Given instruction: Copy down all of the data underneath, exactly as shown.
%%
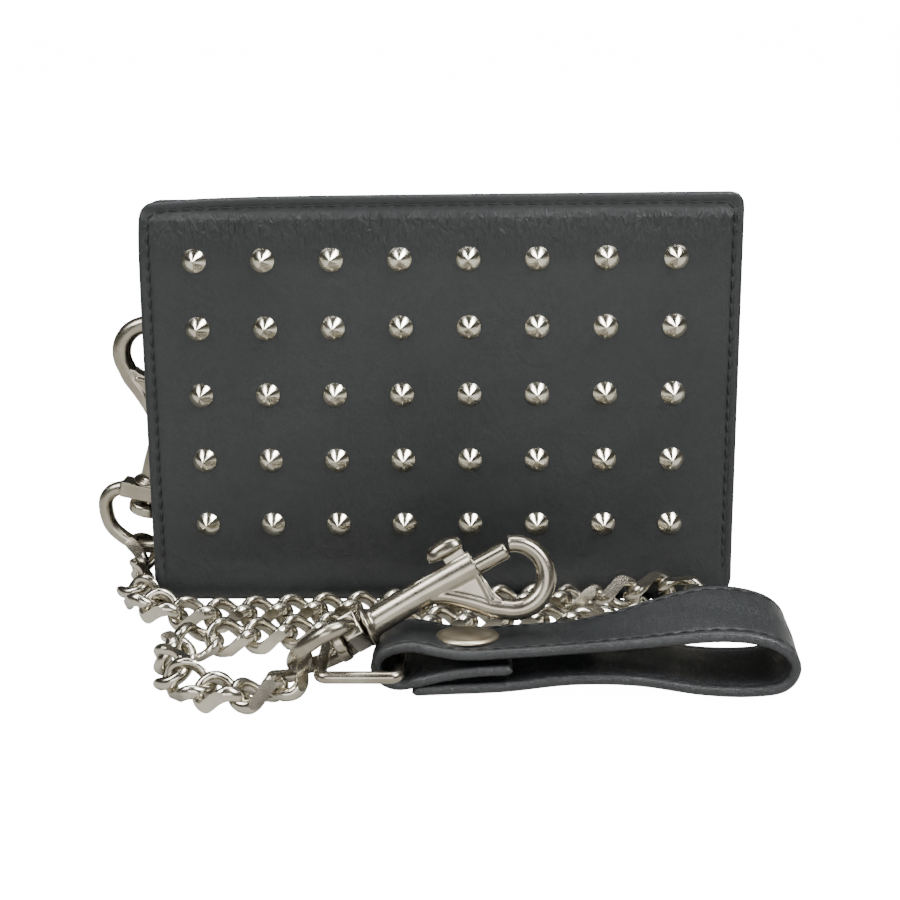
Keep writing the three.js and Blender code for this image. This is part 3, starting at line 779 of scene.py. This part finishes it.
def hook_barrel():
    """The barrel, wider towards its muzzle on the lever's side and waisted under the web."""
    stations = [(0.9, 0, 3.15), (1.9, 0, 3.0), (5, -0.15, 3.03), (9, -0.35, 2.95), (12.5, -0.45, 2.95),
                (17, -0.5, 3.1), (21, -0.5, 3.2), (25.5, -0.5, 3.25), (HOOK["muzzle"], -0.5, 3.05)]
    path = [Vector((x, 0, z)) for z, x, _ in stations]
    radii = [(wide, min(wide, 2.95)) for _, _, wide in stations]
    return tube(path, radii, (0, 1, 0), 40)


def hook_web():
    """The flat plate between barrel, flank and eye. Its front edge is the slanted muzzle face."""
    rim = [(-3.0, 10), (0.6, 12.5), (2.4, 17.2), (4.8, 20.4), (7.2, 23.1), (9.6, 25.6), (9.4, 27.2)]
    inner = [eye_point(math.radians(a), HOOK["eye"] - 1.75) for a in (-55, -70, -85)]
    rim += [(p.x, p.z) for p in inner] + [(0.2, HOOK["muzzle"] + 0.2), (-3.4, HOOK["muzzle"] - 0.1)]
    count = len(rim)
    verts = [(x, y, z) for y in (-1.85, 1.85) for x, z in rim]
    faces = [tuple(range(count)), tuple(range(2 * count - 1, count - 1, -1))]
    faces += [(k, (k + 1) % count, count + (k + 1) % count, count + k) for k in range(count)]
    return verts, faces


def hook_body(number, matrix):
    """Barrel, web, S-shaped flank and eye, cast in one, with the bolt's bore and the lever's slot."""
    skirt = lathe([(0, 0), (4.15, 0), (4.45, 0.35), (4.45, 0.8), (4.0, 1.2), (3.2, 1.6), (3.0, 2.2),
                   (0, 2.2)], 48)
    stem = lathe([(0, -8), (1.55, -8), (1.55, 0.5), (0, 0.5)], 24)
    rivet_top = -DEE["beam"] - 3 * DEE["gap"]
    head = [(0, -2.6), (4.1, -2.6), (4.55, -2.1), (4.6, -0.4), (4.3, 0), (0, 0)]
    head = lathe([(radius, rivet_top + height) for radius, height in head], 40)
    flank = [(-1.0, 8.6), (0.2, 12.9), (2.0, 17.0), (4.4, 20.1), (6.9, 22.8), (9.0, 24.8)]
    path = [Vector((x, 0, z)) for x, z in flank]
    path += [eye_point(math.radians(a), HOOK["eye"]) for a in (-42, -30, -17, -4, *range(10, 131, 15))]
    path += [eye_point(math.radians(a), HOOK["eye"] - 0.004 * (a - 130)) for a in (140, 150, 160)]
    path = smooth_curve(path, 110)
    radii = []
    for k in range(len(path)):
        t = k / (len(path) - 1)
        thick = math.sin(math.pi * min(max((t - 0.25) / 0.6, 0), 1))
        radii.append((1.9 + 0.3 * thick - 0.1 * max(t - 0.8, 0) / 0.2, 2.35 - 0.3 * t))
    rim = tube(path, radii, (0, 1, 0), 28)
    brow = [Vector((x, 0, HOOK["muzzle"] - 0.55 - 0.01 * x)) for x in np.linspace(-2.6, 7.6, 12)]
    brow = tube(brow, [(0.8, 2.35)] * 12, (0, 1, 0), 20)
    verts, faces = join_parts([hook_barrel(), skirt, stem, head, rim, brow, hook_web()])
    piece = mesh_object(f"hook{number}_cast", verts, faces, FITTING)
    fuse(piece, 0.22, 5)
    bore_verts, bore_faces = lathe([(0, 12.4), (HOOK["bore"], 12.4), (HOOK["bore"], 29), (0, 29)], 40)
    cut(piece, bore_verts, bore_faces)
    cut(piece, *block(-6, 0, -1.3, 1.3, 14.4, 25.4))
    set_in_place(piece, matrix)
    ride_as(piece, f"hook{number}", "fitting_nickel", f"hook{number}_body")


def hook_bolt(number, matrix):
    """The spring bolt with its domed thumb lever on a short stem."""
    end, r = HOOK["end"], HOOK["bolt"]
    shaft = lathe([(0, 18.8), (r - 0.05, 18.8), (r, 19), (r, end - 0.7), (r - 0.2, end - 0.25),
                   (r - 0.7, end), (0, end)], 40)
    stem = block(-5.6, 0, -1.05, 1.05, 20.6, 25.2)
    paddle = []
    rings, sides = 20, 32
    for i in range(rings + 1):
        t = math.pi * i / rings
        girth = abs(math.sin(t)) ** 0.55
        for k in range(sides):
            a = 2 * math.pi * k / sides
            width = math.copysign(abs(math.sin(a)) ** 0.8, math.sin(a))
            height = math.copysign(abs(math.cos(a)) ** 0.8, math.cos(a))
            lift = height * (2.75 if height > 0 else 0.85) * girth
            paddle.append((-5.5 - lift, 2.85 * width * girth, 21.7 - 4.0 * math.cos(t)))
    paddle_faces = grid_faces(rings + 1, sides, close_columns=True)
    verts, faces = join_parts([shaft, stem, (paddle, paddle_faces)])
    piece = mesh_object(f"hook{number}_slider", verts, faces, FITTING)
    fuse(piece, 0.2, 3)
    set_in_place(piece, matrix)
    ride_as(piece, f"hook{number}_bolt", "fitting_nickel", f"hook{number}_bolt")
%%
Exercise output:
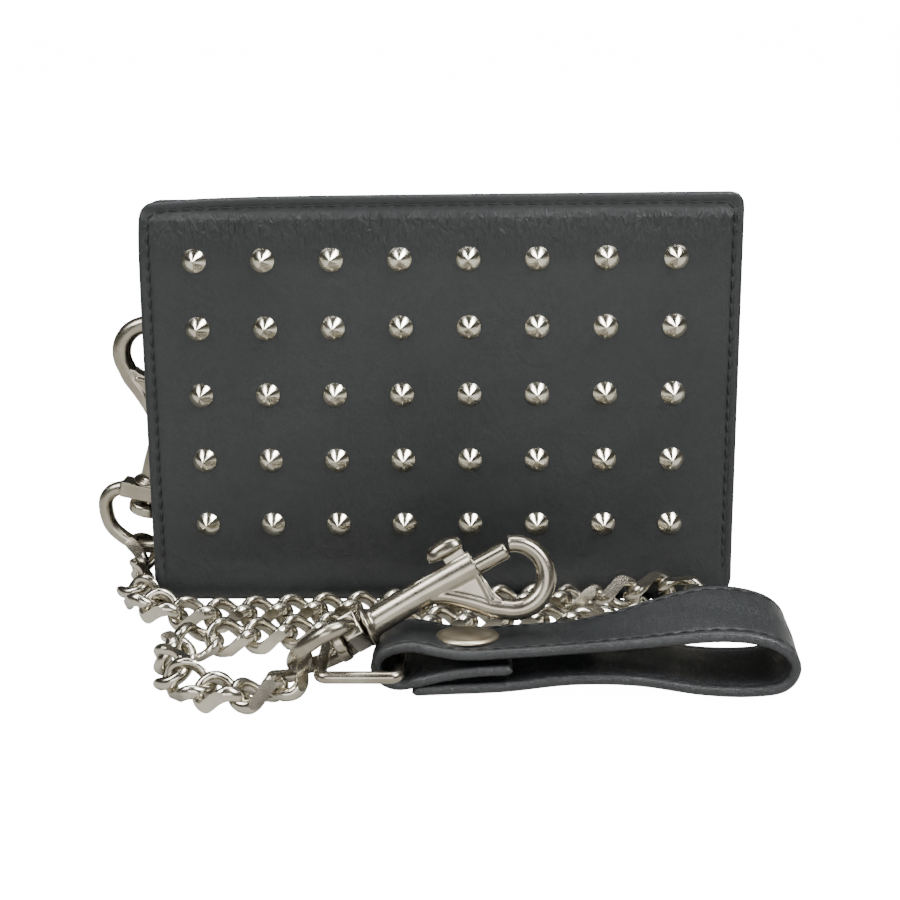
Keep writing the three.js and Blender code for this image. This is part 3, starting at line 779 of scene.py. This part finishes it.
def hook_barrel():
    """The barrel, wider towards its muzzle on the lever's side and waisted under the web."""
    stations = [(0.9, 0, 3.15), (1.9, 0, 3.0), (5, -0.15, 3.03), (9, -0.35, 2.95), (12.5, -0.45, 2.95),
                (17, -0.5, 3.1), (21, -0.5, 3.2), (25.5, -0.5, 3.25), (HOOK["muzzle"], -0.5, 3.05)]
    path = [Vector((x, 0, z)) for z, x, _ in stations]
    radii = [(wide, min(wide, 2.95)) for _, _, wide in stations]
    return tube(path, radii, (0, 1, 0), 40)


def hook_web():
    """The flat plate between barrel, flank and eye. Its front edge is the slanted muzzle face."""
    rim = [(-3.0, 10), (0.6, 12.5), (2.4, 17.2), (4.8, 20.4), (7.2, 23.1), (9.6, 25.6), (9.4, 27.2)]
    inner = [eye_point(math.radians(a), HOOK["eye"] - 1.75) for a in (-55, -70, -85)]
    rim += [(p.x, p.z) for p in inner] + [(0.2, HOOK["muzzle"] + 0.2), (-3.4, HOOK["muzzle"] - 0.1)]
    count = len(rim)
    verts = [(x, y, z) for y in (-1.85, 1.85) for x, z in rim]
    faces = [tuple(range(count)), tuple(range(2 * count - 1, count - 1, -1))]
    faces += [(k, (k + 1) % count, count + (k + 1) % count, count + k) for k in range(count)]
    return verts, faces


def hook_body(number, matrix):
    """Barrel, web, S-shaped flank and eye, cast in one, with the bolt's bore and the lever's slot."""
    skirt = lathe([(0, 0), (4.15, 0), (4.45, 0.35), (4.45, 0.8), (4.0, 1.2), (3.2, 1.6), (3.0, 2.2),
                   (0, 2.2)], 48)
    stem = lathe([(0, -8), (1.55, -8), (1.55, 0.5), (0, 0.5)], 24)
    rivet_top = -DEE["beam"] - 3 * DEE["gap"]
    head = [(0, -2.6), (4.1, -2.6), (4.55, -2.1), (4.6, -0.4), (4.3, 0), (0, 0)]
    head = lathe([(radius, rivet_top + height) for radius, height in head], 40)
    flank = [(-1.0, 8.6), (0.2, 12.9), (2.0, 17.0), (4.4, 20.1), (6.9, 22.8), (9.0, 24.8)]
    path = [Vector((x, 0, z)) for x, z in flank]
    path += [eye_point(math.radians(a), HOOK["eye"]) for a in (-42, -30, -17, -4, *range(10, 131, 15))]
    path += [eye_point(math.radians(a), HOOK["eye"] - 0.004 * (a - 130)) for a in (140, 150, 160)]
    path = smooth_curve(path, 110)
    radii = []
    for k in range(len(path)):
        t = k / (len(path) - 1)
        thick = math.sin(math.pi * min(max((t - 0.25) / 0.6, 0), 1))
        radii.append((1.9 + 0.3 * thick - 0.1 * max(t - 0.8, 0) / 0.2, 2.35 - 0.3 * t))
    rim = tube(path, radii, (0, 1, 0), 28)
    brow = [Vector((x, 0, HOOK["muzzle"] - 0.55 - 0.01 * x)) for x in np.linspace(-2.6, 7.6, 12)]
    brow = tube(brow, [(0.8, 2.35)] * 12, (0, 1, 0), 20)
    verts, faces = join_parts([hook_barrel(), skirt, stem, head, rim, brow, hook_web()])
    piece = mesh_object(f"hook{number}_cast", verts, faces, FITTING)
    fuse(piece, 0.22, 5)
    bore_verts, bore_faces = lathe([(0, 12.4), (HOOK["bore"], 12.4), (HOOK["bore"], 29), (0, 29)], 40)
    cut(piece, bore_verts, bore_faces)
    cut(piece, *block(-6, 0, -1.3, 1.3, 14.4, 25.4))
    set_in_place(piece, matrix)
    ride_as(piece, f"hook{number}", "fitting_nickel", f"hook{number}_body")


def hook_bolt(number, matrix):
    """The spring bolt with its domed thumb lever on a short stem."""
    end, r = HOOK["end"], HOOK["bolt"]
    shaft = lathe([(0, 18.8), (r - 0.05, 18.8), (r, 19), (r, end - 0.7), (r - 0.2, end - 0.25),
                   (r - 0.7, end), (0, end)], 40)
    stem = block(-5.6, 0, -1.05, 1.05, 20.6, 25.2)
    paddle = []
    rings, sides = 20, 32
    for i in range(rings + 1):
        t = math.pi * i / rings
        girth = abs(math.sin(t)) ** 0.55
        for k in range(sides):
            a = 2 * math.pi * k / sides
            width = math.copysign(abs(math.sin(a)) ** 0.8, math.sin(a))
            height = math.copysign(abs(math.cos(a)) ** 0.8, math.cos(a))
            lift = height * (2.75 if height > 0 else 0.85) * girth
            paddle.append((-5.5 - lift, 2.85 * width * girth, 21.7 - 4.0 * math.cos(t)))
    paddle_faces = grid_faces(rings + 1, sides, close_columns=True)
    verts, faces = join_parts([shaft, stem, (paddle, paddle_faces)])
    piece = mesh_object(f"hook{number}_slider", verts, faces, FITTING)
    fuse(piece, 0.2, 3)
    set_in_place(piece, matrix)
    ride_as(piece, f"hook{number}_bolt", "fitting_nickel", f"hook{number}_bolt")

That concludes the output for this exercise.